In principle this is not science fiction, Space Shuttle captured a satellite, https://en.wikipedia.org/wiki/STS-49, they just didn't return it back. It was a catch, fix, and release.
https://en.wikipedia.org/wiki/STS-32 brought back the Long Duration Exposure Facility experiment, a bigass science probe the size of a small school bus.
There are still missions that are classified that could have done so as well.
It was something the shuttle was designed to do, with the 60-foot cargo bay requirement and the ability to bring back the mass it flew with coming specifically from the military.
I've heard that one of the things they wanted the shuttle to do was launch, capture a spacecraft in polar orbit, and land at the launch site within a single orbit. Some say it was so they could secretly grab a Soviet satellite right out of the sky when it was out of range of Russia, but I'm not sure how you would secure something like that in the payload bay.
That's an urban legend. There were never any plans to capture a satellite in a single orbit. It was supposed to be capable of making an emergency landing after one orbit, but not while releasing or capturing a satellite. The 1950s Air Force X-20 Dyna-Soar was intended to launch a recon satellite and land in one orbit, but not recover a foreign satellite in one orbit.
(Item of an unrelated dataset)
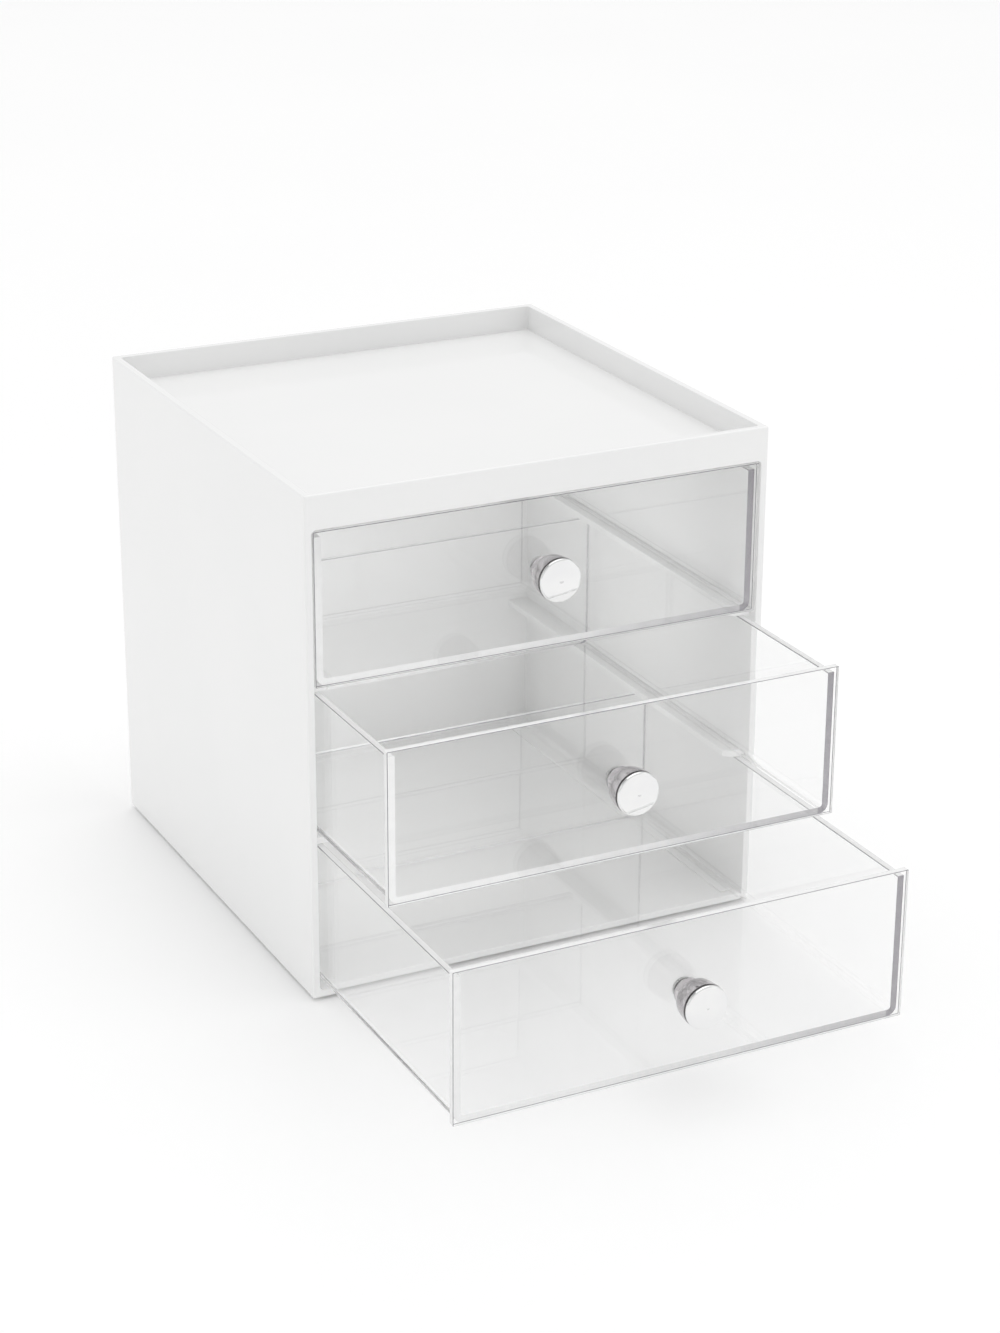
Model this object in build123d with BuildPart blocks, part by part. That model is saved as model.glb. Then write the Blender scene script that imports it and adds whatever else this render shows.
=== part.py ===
"""Three-drawer vanity organiser: an opaque white open-fronted shell with a
recessed tray on top, and three clear acrylic drawers with round metal knobs.

Millimetres, +Z up, +X to the right, the drawers open towards -Y.
The origin is on the surface the organiser stands on, under the shell's centre;
four soft feet lift the shell's flat underside 1.2 mm off that surface.
Each drawer is a heat-bent U of clear sheet (floor and two sides) cemented
between a flat front and a flat back, and carries one knob on one screw.
"""

import os
from math import sqrt

from build123d import *

# ---------------------------------------------------------------- shell
SHELL_W = 165.0
SHELL_D = 171.0
SHELL_H = 172.0
WALL = 2.5  # sides, back, bottom and top deck
TRAY_DEPTH = 9.0  # recess in the top
DECK_T = 2.5  # sheet under the recess
OUTER_R = 0.7  # rounding of the outer edges
RIM_R = 0.35  # rounding of the inner lips
MOUTH_R = 1.5  # corners of the front opening
RECESS_R = 1.2  # corners of the top recess

# ---------------------------------------------------------------- drawers
FRONT_W = 158.8
FRONT_H = 51.5
FRONT_T = 2.5
FRONT_GAP = 1.0  # between one front and the next
END_GAP = 0.75  # above the top front and below the bottom one
INSET = 0.3  # closed front behind the shell's front edge
TRAY_W = 157.0  # outside the bent U
TRAY_T = 2.3
TRAY_R = 3.3  # outside of the bend
WALL_DROP = 2.2  # side walls stop this far below the top of the front
BACK_T = 2.0
BACK_CLEAR = 0.3  # closed drawer to the shell's back wall
CEMENT = 0.02  # cement line between sheets
EDGE_R = 0.3  # flame-polished edges

# how far each drawer stands open in the rest position
OPEN_TOP = 0.0
OPEN_MIDDLE = 53.0
OPEN_BOTTOM = 98.0

# ---------------------------------------------------------------- runners
RUNNER_W = 8.0
RUNNER_T = 2.2
RUNNER_CLEAR = 0.3  # under a drawer's floor

# ---------------------------------------------------------------- knobs
KNOB_R = 7.3
KNOB_L = 12.8
KNOB_RISE = 1.5  # above the middle of the front
KNOB_BACK_R = 6.6  # the drum swells from here to KNOB_R
KNOB_FACE_R = 6.7
KNOB_DOME = 0.4  # crown of the face
KNOB_LINE = 0.3  # depth of the turned line behind the rim
KNOB_BORE_R = 2.0
KNOB_BORE_L = 7.0
SCREW_R = 1.95
SCREW_L = 8.0
SCREW_HEAD_R = 3.8
SCREW_HEAD_T = 2.5
HOLE_R = 2.2

# ---------------------------------------------------------------- feet
FOOT_R = 5.0
FOOT_H = 1.2
FOOT_X = 69.0
FOOT_Y = 72.0

# ---------------------------------------------------------------- derived
BASE_Z = FOOT_H  # the shell's flat underside
FRONT_Y = -SHELL_D / 2
IN_W = SHELL_W - 2 * WALL
IN_BACK_Y = SHELL_D / 2 - WALL
IN_BOT_Z = BASE_Z + WALL
DECK_TOP_Z = BASE_Z + SHELL_H - TRAY_DEPTH
IN_TOP_Z = DECK_TOP_Z - DECK_T
PITCH = FRONT_H + FRONT_GAP
Z_BOTTOM = IN_BOT_Z + END_GAP
Z_MIDDLE = Z_BOTTOM + PITCH
Z_TOP = Z_MIDDLE + PITCH
PANEL_Y = FRONT_Y + INSET  # front face of a closed drawer
TRAY_Y0 = PANEL_Y + FRONT_T + CEMENT
BACK_Y1 = IN_BACK_Y - BACK_CLEAR
TRAY_Y1 = BACK_Y1 - BACK_T - CEMENT
WALL_H = FRONT_H - WALL_DROP
KNOB_SPHERE = (KNOB_FACE_R**2 + KNOB_DOME**2) / (2 * KNOB_DOME)
KNOB_FACE_MID = KNOB_SPHERE - sqrt(KNOB_SPHERE**2 - (KNOB_FACE_R / 2) ** 2)

os.makedirs("parts", exist_ok=True)

# ================================================================ outer shell
with BuildPart() as outer_shell:
    with BuildSketch(Plane.XY.offset(BASE_Z)):
        Rectangle(SHELL_W, SHELL_D)
    extrude(amount=SHELL_H)
    fillet(outer_shell.edges(), radius=OUTER_R)

    # the bay that takes the three drawers, open at the front
    with BuildSketch(Plane.XZ.offset(-IN_BACK_Y)) as bay:
        with Locations((0, (IN_BOT_Z + IN_TOP_Z) / 2)):
            Rectangle(IN_W, IN_TOP_Z - IN_BOT_Z)
        fillet(bay.vertices(), radius=MOUTH_R)
    extrude(amount=IN_BACK_Y - FRONT_Y + 1.0, mode=Mode.SUBTRACT)

    # the recessed tray on top
    with BuildSketch(Plane.XY.offset(DECK_TOP_Z)) as recess:
        Rectangle(IN_W, SHELL_D - 2 * WALL)
        fillet(recess.vertices(), radius=RECESS_R)
    extrude(amount=TRAY_DEPTH + 1.0, mode=Mode.SUBTRACT)

    # lips of the tray and of the front opening
    fillet(
        outer_shell.faces().sort_by(Axis.Z)[-1].inner_wires()[0].edges(),
        radius=RIM_R,
    )
    fillet(
        outer_shell.faces().sort_by(Axis.Y)[0].inner_wires()[0].edges(),
        radius=RIM_R,
    )

    # side runners under the top and the middle drawer
    for z_floor in (Z_MIDDLE, Z_TOP):
        with BuildSketch(Plane.XY.offset(z_floor - RUNNER_CLEAR - RUNNER_T)):
            for side in (-1, 1):
                with BuildLine():
                    Polyline(
                        (side * (IN_W / 2 + 0.5), TRAY_Y0 + 1.0),
                        (side * (IN_W / 2 - RUNNER_W + 2.5), TRAY_Y0 + 1.0),
                        (side * (IN_W / 2 - RUNNER_W), TRAY_Y0 + 3.5),
                        (side * (IN_W / 2 - RUNNER_W), IN_BACK_Y + 0.5),
                        (side * (IN_W / 2 + 0.5), IN_BACK_Y + 0.5),
                        close=True,
                    )
                make_face()
        extrude(amount=RUNNER_T)

    # low rubbing strips on the bay's floor, under the bottom drawer
    with BuildSketch(Plane.XY.offset(IN_BOT_Z - 0.5)):
        for side in (-1, 1):
            with Locations(
                (side * (IN_W / 2 - RUNNER_W + 2.0), (TRAY_Y0 + 1.0 + IN_BACK_Y) / 2)
            ):
                Rectangle(4.0, IN_BACK_Y - TRAY_Y0 - 1.0 + 1.0)
    extrude(amount=0.5 + END_GAP - RUNNER_CLEAR)

outer_shell.part.label = "outer_shell"
export_step(outer_shell.part, "parts/outer_shell.step")

# ================================================================ feet
for foot_name, foot_x, foot_y in (
    ("foot_front_left", -FOOT_X, -FOOT_Y),
    ("foot_front_right", FOOT_X, -FOOT_Y),
    ("foot_rear_left", -FOOT_X, FOOT_Y),
    ("foot_rear_right", FOOT_X, FOOT_Y),
):
    with BuildPart() as foot:
        with BuildSketch(Plane.XY):
            with Locations((foot_x, foot_y)):
                Circle(FOOT_R)
        extrude(amount=FOOT_H)
        fillet(foot.edges().sort_by(Axis.Z)[0], radius=0.9)
    foot.part.label = foot_name
    export_step(foot.part, f"parts/{foot_name}.step")

# ================================================================ drawers
for level, z0, opening in (
    ("top", Z_TOP, OPEN_TOP),
    ("middle", Z_MIDDLE, OPEN_MIDDLE),
    ("bottom", Z_BOTTOM, OPEN_BOTTOM),
):
    knob_z = z0 + FRONT_H / 2 + KNOB_RISE
    y_front = PANEL_Y - opening  # outer face of the front
    y_back_face = y_front + FRONT_T  # inner face of the front

    # bent U: floor and both side walls
    with BuildPart() as drawer_tray:
        with BuildSketch(Plane.XZ.offset(-(TRAY_Y1 - opening))):
            with BuildLine():
                FilletPolyline(
                    (-TRAY_W / 2, z0 + WALL_H),
                    (-TRAY_W / 2, z0),
                    (TRAY_W / 2, z0),
                    (TRAY_W / 2, z0 + WALL_H),
                    radius=TRAY_R,
                )
                Line(
                    (TRAY_W / 2, z0 + WALL_H),
                    (TRAY_W / 2 - TRAY_T, z0 + WALL_H),
                )
                FilletPolyline(
                    (TRAY_W / 2 - TRAY_T, z0 + WALL_H),
                    (TRAY_W / 2 - TRAY_T, z0 + TRAY_T),
                    (-TRAY_W / 2 + TRAY_T, z0 + TRAY_T),
                    (-TRAY_W / 2 + TRAY_T, z0 + WALL_H),
                    radius=TRAY_R - TRAY_T,
                )
                Line(
                    (-TRAY_W / 2 + TRAY_T, z0 + WALL_H),
                    (-TRAY_W / 2, z0 + WALL_H),
                )
            make_face()
        extrude(amount=TRAY_Y1 - TRAY_Y0)
        # polished upper edges of the two walls
        fillet(
            drawer_tray.edges().filter_by(Axis.Y).group_by(Axis.Z)[-1],
            radius=EDGE_R,
        )
    drawer_tray.part.label = f"{level}_drawer_tray"
    export_step(drawer_tray.part, f"parts/{level}_drawer_tray.step")

    # flat front, drilled for the knob's screw
    with BuildPart() as drawer_front:
        with BuildSketch(Plane.XZ.offset(-y_back_face)):
            with Locations((0, z0 + FRONT_H / 2)):
                Rectangle(FRONT_W, FRONT_H)
        extrude(amount=FRONT_T)
        fillet(drawer_front.edges(), radius=EDGE_R)
        with BuildSketch(Plane.XZ.offset(-y_back_face)):
            with Locations((0, knob_z)):
                Circle(HOLE_R)
        extrude(amount=FRONT_T, mode=Mode.SUBTRACT)
    drawer_front.part.label = f"{level}_drawer_front"
    export_step(drawer_front.part, f"parts/{level}_drawer_front.step")

    # flat back, its lower corners following the bend of the U
    with BuildPart() as drawer_back:
        with BuildSketch(Plane.XZ.offset(-(BACK_Y1 - opening))) as outline:
            with Locations((0, z0 + WALL_H / 2)):
                Rectangle(TRAY_W, WALL_H)
            fillet(outline.vertices().group_by(Axis.Y)[0], radius=TRAY_R)
        extrude(amount=BACK_T)
        fillet(
            drawer_back.edges().filter_by(Axis.X).group_by(Axis.Z)[-1],
            radius=EDGE_R,
        )
    drawer_back.part.label = f"{level}_drawer_back"
    export_step(drawer_back.part, f"parts/{level}_drawer_back.step")

    # knob: a short neck, a flare and a plain drum with a bevelled, slightly
    # domed face; turned about its own axis, which runs along -Y
    with BuildPart() as knob:
        with BuildSketch(
            Plane(origin=(0, y_front, knob_z), x_dir=(1, 0, 0), z_dir=(0, 0, 1))
        ):
            with BuildLine():
                Polyline(
                    (0, -KNOB_BORE_L),
                    (KNOB_BORE_R, -KNOB_BORE_L + 0.9),
                    (KNOB_BORE_R, 0),
                    (4.6, 0),
                    (4.6, -0.7),
                    (4.0, -1.3),
                    (4.0, -2.4),
                )
                Spline(
                    (4.0, -2.4),
                    (4.6, -3.7),
                    (KNOB_BACK_R, -4.9),
                    tangents=((0, -1), (0.9, -0.45)),
                )
                ThreePointArc(
                    (KNOB_BACK_R, -4.9),
                    (KNOB_R - 0.17, -7.4),
                    (KNOB_R, -KNOB_L + 2.0),
                )
                Polyline(
                    (KNOB_R, -KNOB_L + 2.0),
                    (KNOB_R - KNOB_LINE, -KNOB_L + 1.75),
                    (KNOB_R - KNOB_LINE, -KNOB_L + 1.5),
                    (KNOB_R, -KNOB_L + 1.3),
                    (KNOB_R, -KNOB_L + 1.05),
                )
                ThreePointArc(
                    (KNOB_R, -KNOB_L + 1.05),
                    (KNOB_R - 0.17, -KNOB_L + 0.62),
                    (KNOB_FACE_R, -KNOB_L + KNOB_DOME),
                )
                ThreePointArc(
                    (KNOB_FACE_R, -KNOB_L + KNOB_DOME),
                    (KNOB_FACE_R / 2, -KNOB_L + KNOB_FACE_MID),
                    (0, -KNOB_L),
                )
                Line((0, -KNOB_L), (0, -KNOB_BORE_L))
            make_face()
        revolve(axis=Axis((0, y_front, knob_z), (0, 1, 0)))
    knob.part.label = f"{level}_knob"
    export_step(knob.part, f"parts/{level}_knob.step")

    # pan-head screw with a cross recess, its head inside the drawer
    with BuildPart() as knob_screw:
        with BuildSketch(
            Plane(origin=(0, y_back_face, knob_z), x_dir=(1, 0, 0), z_dir=(0, 0, 1))
        ):
            with BuildLine():
                Polyline(
                    (0, -SCREW_L),
                    (SCREW_R - 0.5, -SCREW_L),
                    (SCREW_R, -SCREW_L + 0.5),
                    (SCREW_R, 0),
                    (SCREW_HEAD_R, 0),
                    (SCREW_HEAD_R, 0.7),
                )
                ThreePointArc(
                    (SCREW_HEAD_R, 0.7),
                    (SCREW_HEAD_R * 0.82, SCREW_HEAD_T * 0.78),
                    (SCREW_HEAD_R * 0.35, SCREW_HEAD_T),
                )
                Line((SCREW_HEAD_R * 0.35, SCREW_HEAD_T), (0, SCREW_HEAD_T))
                Line((0, SCREW_HEAD_T), (0, -SCREW_L))
            make_face()
        revolve(axis=Axis((0, y_back_face, knob_z), (0, 1, 0)))
        with BuildSketch(Plane.XZ.offset(-(y_back_face + SCREW_HEAD_T + 0.1))):
            with Locations((0, knob_z)):
                Rectangle(3.6, 0.9)
                Rectangle(0.9, 3.6)
        extrude(amount=1.6, mode=Mode.SUBTRACT)
    knob_screw.part.label = f"{level}_knob_screw"
    export_step(knob_screw.part, f"parts/{level}_knob_screw.step")
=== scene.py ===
"""White vanity organiser with a recessed top and three clear drawers on round
metal knobs: finishes, floor, light and camera."""

import math

import bmesh
import bpy
from mathutils import Matrix, Vector


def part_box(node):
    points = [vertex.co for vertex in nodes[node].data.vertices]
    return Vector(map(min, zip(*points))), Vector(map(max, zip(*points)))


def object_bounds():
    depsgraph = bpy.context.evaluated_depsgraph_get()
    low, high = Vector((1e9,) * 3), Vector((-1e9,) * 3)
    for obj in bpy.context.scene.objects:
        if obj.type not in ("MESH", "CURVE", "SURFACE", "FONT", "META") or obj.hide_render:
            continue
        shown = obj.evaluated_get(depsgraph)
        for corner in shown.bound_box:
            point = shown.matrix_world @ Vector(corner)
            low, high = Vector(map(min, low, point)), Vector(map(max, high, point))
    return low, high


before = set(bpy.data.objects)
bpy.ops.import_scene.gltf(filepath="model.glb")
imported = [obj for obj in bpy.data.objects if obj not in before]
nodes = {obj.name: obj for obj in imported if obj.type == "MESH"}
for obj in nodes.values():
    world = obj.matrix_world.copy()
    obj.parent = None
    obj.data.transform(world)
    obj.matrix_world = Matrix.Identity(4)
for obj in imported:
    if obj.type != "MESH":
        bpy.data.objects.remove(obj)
cad_lo, cad_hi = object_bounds()
scene = bpy.context.scene
MM = 0.001
LEVELS = ("top", "middle", "bottom")


# ------------------------------------------------------------------ materials
def material(name):
    m = bpy.data.materials.new(name)
    m.use_nodes = True
    nt = m.node_tree
    bsdf = nt.nodes["Principled BSDF"]
    return m, nt, bsdf


def node(nt, kind, **values):
    n = nt.nodes.new(kind)
    for key, value in values.items():
        setattr(n, key, value)
    return n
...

The space shuttle also captured and returned the long duration exposure facility satellite, a materials test bus for future missions. Extremely uneconomical, however.
and now it looks like it might just survive anyways. but then according to the article there also seems to be a second (identical?) model. so maybe it's not that important, except for maybe material analysis what does 50 years of exposure to space do to the material.